* Start *

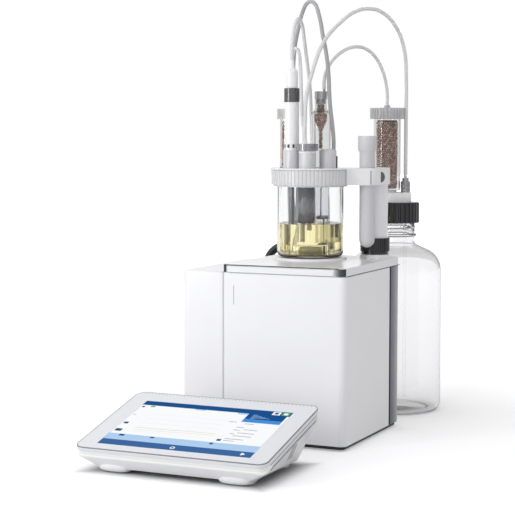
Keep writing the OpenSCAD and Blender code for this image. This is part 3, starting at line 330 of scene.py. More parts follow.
for node, look in FINISH.items():
    for place in NODES[node].material_slots:
        place.material = look


# ---------------------------------------------------------------- mesh helpers
def piece(name, verts, faces, materials, picks=None, smooth=False):
    """New piece on the housing. picks says which of the materials each face has."""
    me = bpy.data.meshes.new(name)
    me.from_pydata([tuple(v) for v in verts], [], faces)
    for m in materials:
        me.materials.append(m)
    if picks:
        me.polygons.foreach_set("material_index", picks)
    if smooth:
        me.polygons.foreach_set("use_smooth", [True] * len(me.polygons))
    me.update()
    o = bpy.data.objects.new(name, me)
    bpy.context.scene.collection.objects.link(o)
    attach(o, ROOT)
    return o


BOX_FACES = ((3, 2, 1, 0), (4, 5, 6, 7), (0, 1, 5, 4), (1, 2, 6, 5), (2, 3, 7, 6), (3, 0, 4, 7))


def boxes(name, spans, look):
    """Joined thin boxes, each given by two corners in housing measures."""
    vs, fs = [], []
    for (x0, y0, z0), (x1, y1, z1) in spans:
        n = len(vs)
        vs += [at(x, y, z) for z in (z0, z1) for x, y in ((x0, y0), (x1, y0), (x1, y1), (x0, y1))]
        fs += [tuple(n + i for i in f) for f in BOX_FACES]
    piece(name, vs, fs, [look])


def post(name, outline, z0, z1, look):
    """Upright moulding with the given outline, anticlockwise from above."""
    m = len(outline)
    vs = [at(x, y, z) for z in (z0, z1) for x, y in outline]
    fs = [tuple(range(m - 1, -1, -1)), tuple(range(m, 2 * m))]
    fs += [(k, (k + 1) % m, m + (k + 1) % m, m + k) for k in range(m)]
    piece(name, vs, fs, [look])


def round_axis(centre, r, a, z):
    """Point at radius r, angle a and height z, in millimetres, on an upright axis."""
    return Vector((centre.x + r * MM * math.cos(a), centre.y + r * MM * math.sin(a), z * MM))


def ring(profile, centre, sides=64):
    """Closed ring with the given (radius, level) section."""
    vs, fs = [], []
    m = len(profile)
    for k in range(sides):
        vs += [round_axis(centre, r, 2 * math.pi * k / sides, z) for r, z in profile]
    for k in range(sides):
        for j in range(m):
            a, b = k * m + j, (k + 1) % sides * m + j
            c, d = k * m + (j + 1) % m, (k + 1) % sides * m + (j + 1) % m
            fs.append((a, b, d, c))
    return vs, fs


def soften(node, width, segments=2, angle=50):
    """Rounded edges on a CAD solid, by modifiers: its split faces are joined first."""
    o = NODES[node]
    weld = o.modifiers.new("join", "WELD")
    weld.merge_threshold = 0.00002
    bevel = o.modifiers.new("edge", "BEVEL")
    bevel.width = width * MM
    bevel.segments = segments
    bevel.limit_method = "ANGLE"
    bevel.angle_limit = math.radians(angle)
    bevel.harden_normals = True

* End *

Print only the lines that run from the start of the listing to the line bearing "place.material = look"; please keep the first line and that last one, exactly as they appear.

● Response to the exercise:
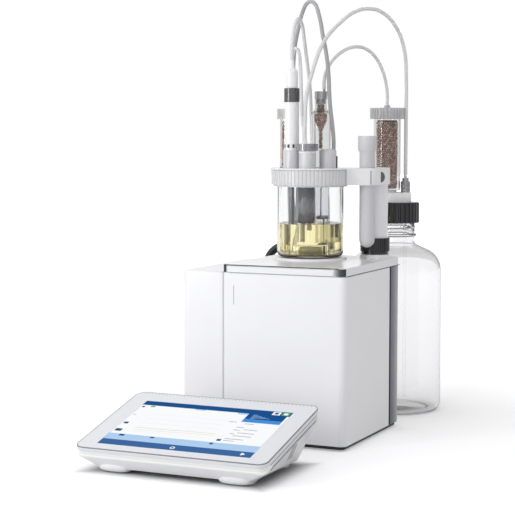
Keep writing the OpenSCAD and Blender code for this image. This is part 3, starting at line 330 of scene.py. More parts follow.
for node, look in FINISH.items():
    for place in NODES[node].material_slots:
        place.material = look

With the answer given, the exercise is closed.